For what is this doctrine that “we are justified, accounted righteous before God, by faith?” Faith in whom? In a sinful being, who has set us an example of unholy conduct? In a licentious
and corrupt teacher, who has instructed us that there is no distinction between moral good and evil with God? No: but in Christ, the “ holy, the harmless, the undefiled, and separate from sinners." In Christ, who alone of all that ever lived on this earth, was free from all spot of sin. In Christ, the most perfect pattern of all that is good and excellent. In Christ, who in his admirable laws has commanded us to aim at the utmost purity of heart, and the highest perfection of moral conduct. In Christ, who by his very coming into the world and suffering for our sins, exhibited the danger of sin and its hatefulness to God, in the most striking and awful manner possible. In Christ, who will hereafter sit on the seat of judgment, and who has told us before-hand the different sentences which he shall then pass on the righteous and the wicked; to the former
ye blessed children of my Father, receive the kingdom prepared for you from the beginning of the world;" to the latter, “Depart from me ye cursed, into everlasting fire, prepared for the devil and his angels ;" these shall go away into everlasting punishment, but the righteous into life eternal.” Since faith in such a being is the best possible security for holiness, we cannot truly believe in him, believe in all that he has done and suffered for us, without
he will say,
loving him ; and if we love him, we shall keep his commandments, we shall desire to be like him, we shall hate sin as he did, we shall studiously endeavour to form ourselves after his spirit, that we may ever dwell in him, and he in us; we shall lift up our hearts and affections to that holy place where he is, and look forwards with joy to the time when we shall depart hence, and be more immediately present with our adored Lord. Is not this a holy faith ? Who can feel and act in this way, that encourages one known sin? Do not pretend to faith, if universal holiness, a perfect conformity to the image of Christ in whom you believe, is not the object of your desire. I mean, do not pretend to a justifying, a saving faith. Another sort of faith you may indeed possess--a dead, an inactive, an unfruitful faith ; a faith therefore, which so far from justifying you, condemns you ; a faith which instead of inspiring hope, ought to fill you with fear; a faith which, though it should be strong enough to remove mountains, yet, coupled with an ungodly life, will not avail to remove so much as the smallest sin from your burthened souls.

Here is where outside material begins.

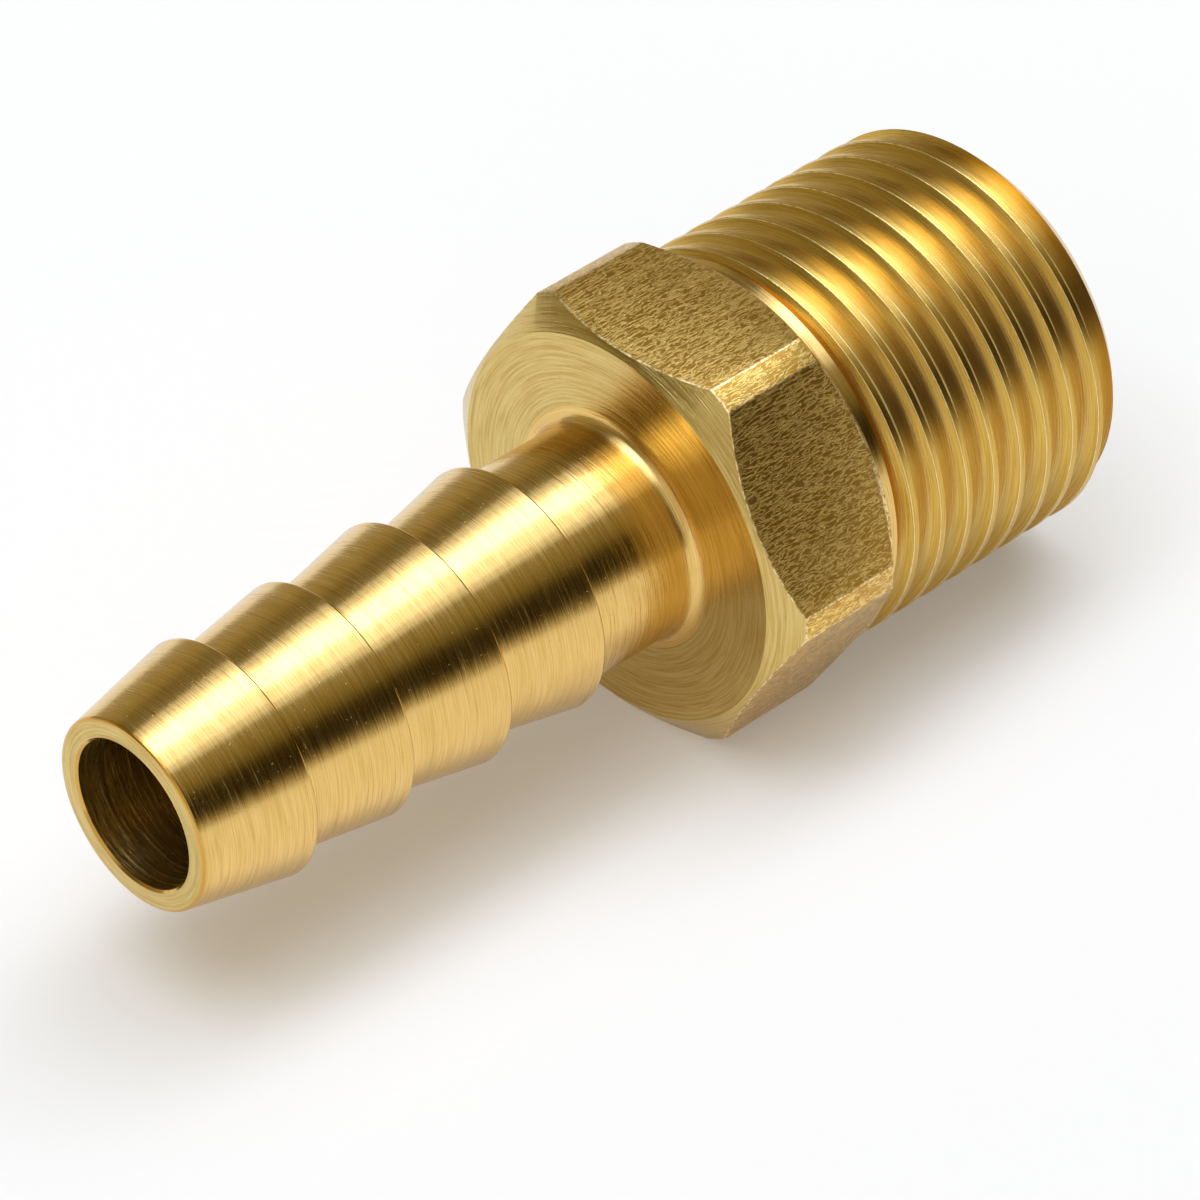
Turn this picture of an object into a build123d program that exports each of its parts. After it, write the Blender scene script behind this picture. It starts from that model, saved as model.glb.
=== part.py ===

Labour then, my brethren, above all things, to acquire that true faith, whereby alone you can obtain a personal interest in the merits and mediation of Christ; labour for it in the way which the scriptures point out, by prayer and by hearing and reading the word of God. “Lord increase our faith,” was the prayer of the apostles, and will you neglect the means which those holy men thought it necessary to use? No: earnestly beseech of God to impart to you that his greatest and most valuable gift, for if he gives you faith, with it he gives you every thing-hope, holiness, love, pardon, eternal life. But use the appointed means also, “ faith cometh by hearing, and hearing by the word of God.” Beware lest the “word preached do not profit you, not being mixed with faith in
you that hear it;" but implore the divine blessing upon this ordinance, that it
be effectual to the holy and important purpose for which it is designed. And study the holy scriptures continually, for the knowledge of them is able to make you wise unto salvation, through faith which is in Christ Jesus, nor ever rest satisfied with that false faith, which consists in mere notions and opinions, while the heart and life are uninfluenced by it; but "giving all diligence, add to your faith virtue, knowledge, temperance, patience, godliness, brotherly kindness, charity, for if these things be in you and abound, they make you that
shall neither be barren, nor unfruitful in the knowledge of our Lord Jesus Christ.”